Nothing is constant. Life changes. Lifestyles change. Civilizations change.
Average life expectancy in Europe in the beginning of the 20th century was around 50 years. By the middle of the 20th century it was around 70 years. Today it is around 80 years and increasing. As a matter of fact, the fastest growing age group today is the 80+ age group. This means, today we have around 30 years longer to manage all that our great-grand parents managed to do within 50 years. Our children will have up to 90 or even 100 years, which is almost double the amount of time.
The emergence of new life stages
No wonder we need new models to classify life today. Just like the concept of “childhood” was developed in the 17th and 18th centuries, children until then being perceived as “young adults” and as a vital part of the work force, the past century has seen the emergence of up to 3 new stages. In the beginning of the 1900s, the concept of “adolescence” or “teenagers” was developed by G. Stanley Hall as a “time of disturbance and psychological confusion”. Erik Eriksson and Anna Freud further evolved the definitions of this stage in the 1950s.
Up till quite recently, most studies of human life stages have stuck with these categories: infancy, childhood, adolescence, adulthood and old-age. Adulthood being described as a longish span between 20-60 years and old-age was anything that came after that. Some theories did break down adulthood into the 20s, 30s, 40s and 50s, but old-age has still been pretty much lumped together in one longish stage until end-of-life.

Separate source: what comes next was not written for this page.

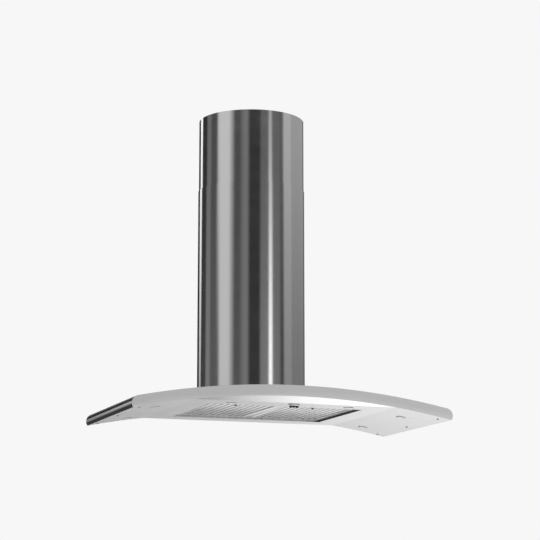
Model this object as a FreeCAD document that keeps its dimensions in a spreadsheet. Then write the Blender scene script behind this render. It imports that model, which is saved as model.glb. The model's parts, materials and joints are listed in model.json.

In today’s world a 60 or 70-year-old is no longer a frail, dependent elder. Today’s 60-year-old still has another 20-30 years to look forward to and this long stage does not do justification to reality any more. Thus emerged a classification into the “young old” (60-85) and the “old old”or “oldest old” (85+). Some gerontologists also added the “middle old” stage (75-85). But there is no general consensus on this division yet.

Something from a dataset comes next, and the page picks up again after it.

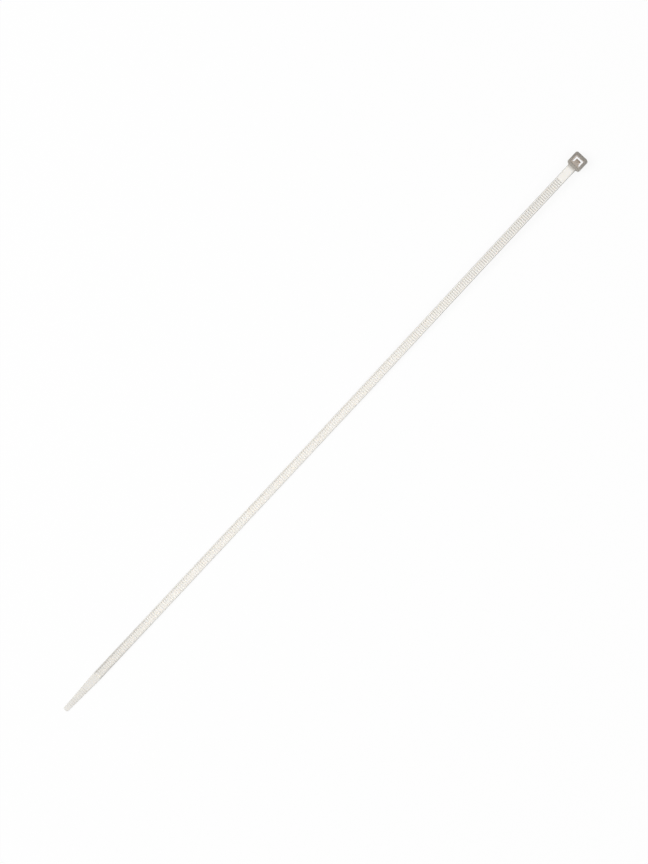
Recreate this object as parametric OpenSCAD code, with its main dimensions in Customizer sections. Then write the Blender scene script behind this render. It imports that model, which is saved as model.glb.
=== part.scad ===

Another phenomena that has been observed as a result of this extension of human lifespan is the fact that young adults are ever more hesitant in taking on responsibilities and in committing themselves too soon. These young adults prefer to take their own time in choosing from the sea of possibilities in front of them. Different vocations are tried out, job changes are frequent, marriage commitments are postponed and children come much later. This phenomena resulted in the creation of yet another stage (by Jeffrey Arnett in the year 2000) the “emerging adults” that spans from adolescence till adulthood.

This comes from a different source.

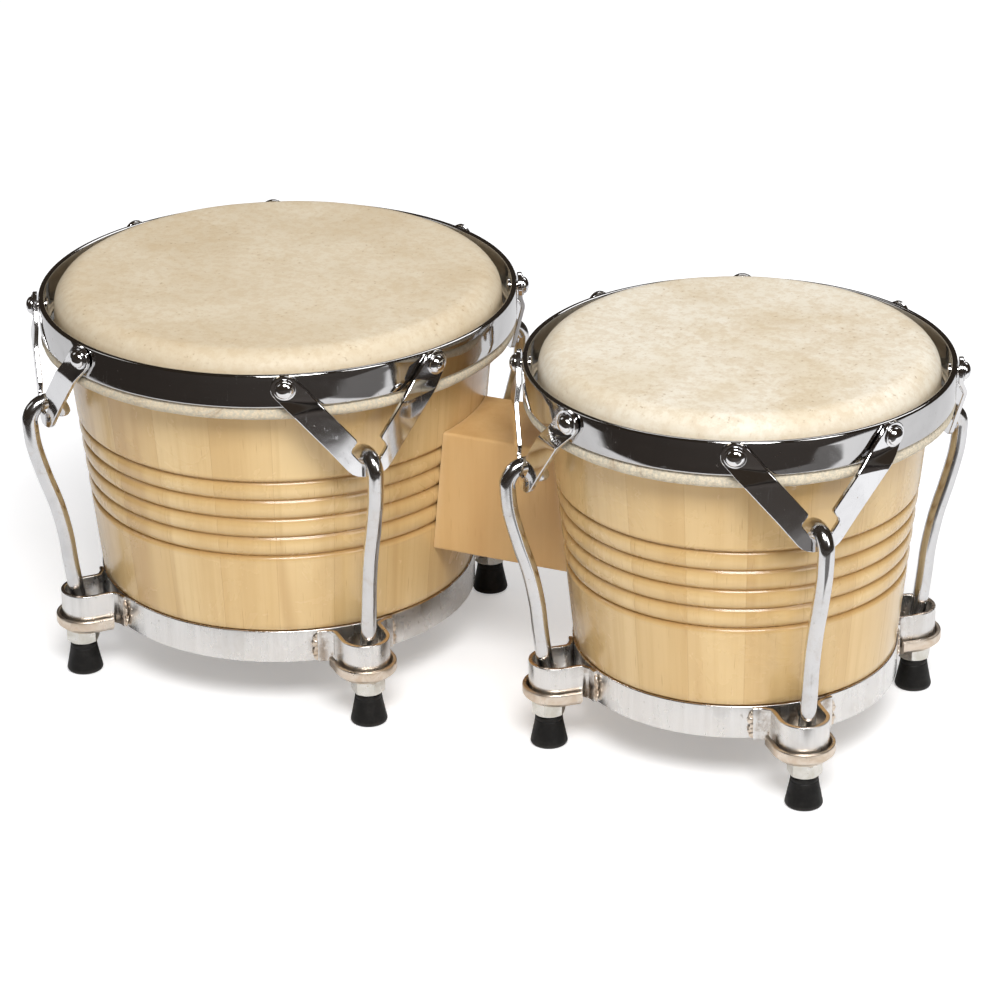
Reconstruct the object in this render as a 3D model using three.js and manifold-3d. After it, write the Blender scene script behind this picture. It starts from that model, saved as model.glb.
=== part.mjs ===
// Bongo drums: two tapered stave drums on a wooden centre block, with rims drawn down by tuning hooks.
// Millimetres, +Z up. The large drum stands on the -X side, the small one on the +X side.
import * as THREE from 'three';
import { mergeVertices } from 'three/addons/utils/BufferGeometryUtils.js';
import Module from 'manifold-3d';

const wasm = await Module();
wasm.setup();

// Driving dimensions
const drumSpacing = 212;        // between the two drum axes
const gap = 0.3;                // running gap between neighbouring pieces
const roundSteps = 40;          // facets round a drum
const smallSteps = 8;           // facets round a rod, rivet or bolt
const headTop = 171.6;          // height of the playing surface
const skinThick = 1.3;
const rimTop = 165.6;
const rimTall = 14.6;
const rimThick = 2.5;
const shellBottom = 24.9;
const shellWall = 7.5;
const shellSlope = 0.1;         // radius gained per mm of height
const ringBottom = 24.6;
const ringTall = 14.6;
const ringThick = 1.8;
const grooveTop = 111.3;        // height of the highest turned groove
const groovePitch = 8.9;
const grooveCount = 5;
const grooveDeep = 1.2;
const grooveHalf = 1.7;
const rodRadius = 3.45;
const footTall = 14;
const nutTall = 6.6;
const nutAcross = 12.8;
const washerTall = 6.8;
const washerPlate = 3.1;
const loopStrip = 1.8;          // sheet thickness of a welded loop
const loopRadius = 9.85;        // middle of the strip, round the loop's end
const strapThick = 2;
const strapGap = 0.9;           // between a strap and the rim under it
const rivetSpread = 33.5;       // from a strap's centre to each rivet, along the rim
const rivetHeight = 160.3;
const hookTop = 121;            // height of the centre of a hook's arch
const archRadius = 8;
const blockTop = 119;
const blockBottom = 63.5;
const blockDeep = 44;           // along Y
const boltRadius = 3;
const boltHeights = [78, 105];

const drums = [
  { name: 'large', rim: 103, turn: 1.9, side: 1 },
  { name: 'small', rim: 89, turn: -4.1, side: -1 },
];
drums[0].x = -(drumSpacing + drums[1].rim - drums[0].rim) / 2;
drums[1].x = drums[0].x + drumSpacing;
const hookAngles = { front_left: -135, front_right: -45, back_right: 45, back_left: 135 };

// Radii that follow from a drum's rim
const shellOuter = (drum, z) => drum.rim - 8.2 - shellSlope * (165 - z);
const skinRadius = (drum) => drum.rim - 6.4;
const ringRadius = (drum) => shellOuter(drum, ringBottom + ringTall) + 0.6;
const rodRing = (drum) => ringRadius(drum) + 14;
const rollRadius = (drum) => drum.rim - 3.1;
const strapSeat = (drum) => drum.rim + 4.2;
const loopCentre = (drum) => rodRing(drum) - 2.4;

const paint = (color, roughness, metalness) => new THREE.MeshStandardMaterial({ color, roughness, metalness });
const finishes = {
  stave: () => paint(0xd9b27c, 0.35, 0),
  block: () => paint(0xe2c393, 0.5, 0),
  skin: () => paint(0xe6d8b6, 0.7, 0),
  chrome: () => paint(0xc9ccd0, 0.12, 1),
  plated: () => paint(0xbfc2c4, 0.35, 1),
  warm: () => paint(0xc7a98c, 0.4, 1),
  nickel: () => paint(0xc4c4be, 0.3, 1),
  rubber: () => paint(0x1c1b1a, 0.8, 0),
};

const object = new THREE.Group();
object.name = 'bongo_drums';

function add(parent, name, geometry, finish) {
  const mesh = new THREE.Mesh(geometry, finish());
  mesh.name = name;
  parent.add(mesh);
  return mesh;
}

// Solids and booleans

function bare(geometry) {
  const clean = new THREE.BufferGeometry();
  clean.setAttribute('position', geometry.getAttribute('position').clone());
  if (geometry.index) clean.setIndex(geometry.index.clone());
  return mergeVertices(clean, 1e-4);
}

function signedVolume(geometry) {
  const points = geometry.getAttribute('position');
  const corner = [0, 1, 2].map(() => new THREE.Vector3());
  let volume = 0;
  for (let i = 0; i < geometry.index.count; i += 3) {
    corner.forEach((v, k) => v.fromBufferAttribute(points, geometry.index.getX(i + k)));
    volume += corner[0].dot(corner[1].cross(corner[2])) / 6;
  }
  return volume;
}

// Returns a welded copy without flat triangles whose faces all look outward.
function closed(geometry) {
  const welded = bare(geometry);
  const flip = signedVolume(welded) < 0;
  const kept = [];
  for (let i = 0; i < welded.index.count; i += 3) {
    const [a, b, c] = [0, 1, 2].map((k) => welded.index.getX(i + k));
    if (a === b || b === c || c === a) continue;
    kept.push(a, flip ? c : b, flip ? b : c);
  }
  welded.setIndex(kept);
  welded.computeVertexNormals();
  return welded;
}

function toSolid(geometry) {
  const shape = closed(geometry);
  const vertProperties = new Float32Array(shape.getAttribute('position').array);
  const triVerts = new Uint32Array(shape.index.array);
  return new wasm.Manifold(new wasm.Mesh({ numProp: 3, vertProperties, triVerts }));
}

function toGeometry(solid) {
  const mesh = solid.getMesh();
  const geometry = new THREE.BufferGeometry();
  geometry.setAttribute('position', new THREE.Float32BufferAttribute(mesh.vertProperties, 3));
  geometry.setIndex(Array.from(mesh.triVerts));
  geometry.computeVertexNormals();
  return geometry;
}

const joined = (parts) => toGeometry(parts.map(toSolid).reduce((sum, part) => sum.add(part)));
const cut = (body, tools) => toGeometry(tools.map(toSolid).reduce((rest, tool) => rest.subtract(tool), toSolid(body)));

// Turns a list of [radius, height] pairs round +Z; a profile off the axis is closed on itself.
function turned(profile, steps) {
  const points = profile.map(([r, z]) => new THREE.Vector2(r, z));
  if (points[0].x > 0) points.push(points[0].clone());
  return closed(new THREE.LatheGeometry(points, steps).rotateX(Math.PI / 2));
}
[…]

When I was a child/teenager, I would come home from school, finish my homework and rush out to be with my friends. I would come back home at the onset of darkness, have dinner and maybe watch a TV program or two on one of the few TV channels, before surrendering myself to bed. Most of the time was spent outside of the house or with friends, or maybe even just ‘getting bored’ at home.
Compare that to a typical day of today’s children/teenagers. With access to unlimited digital entertainment, be it via TV, streaming, tablets, smartphones or other digital medium, the children today seldom have the opportunity to “get bored”. Social interaction is often via apps and “alone time” is something they look forward to. Just last week, when we wanted to go out to see the new blockbuster “Dr Strange”, my friend’s 10 year old son preferred to stay home with his tablet. What a change! Or compare my childhood/teenage years to those of my mother or grandmother. The expectations on these Blobs really have changed over time!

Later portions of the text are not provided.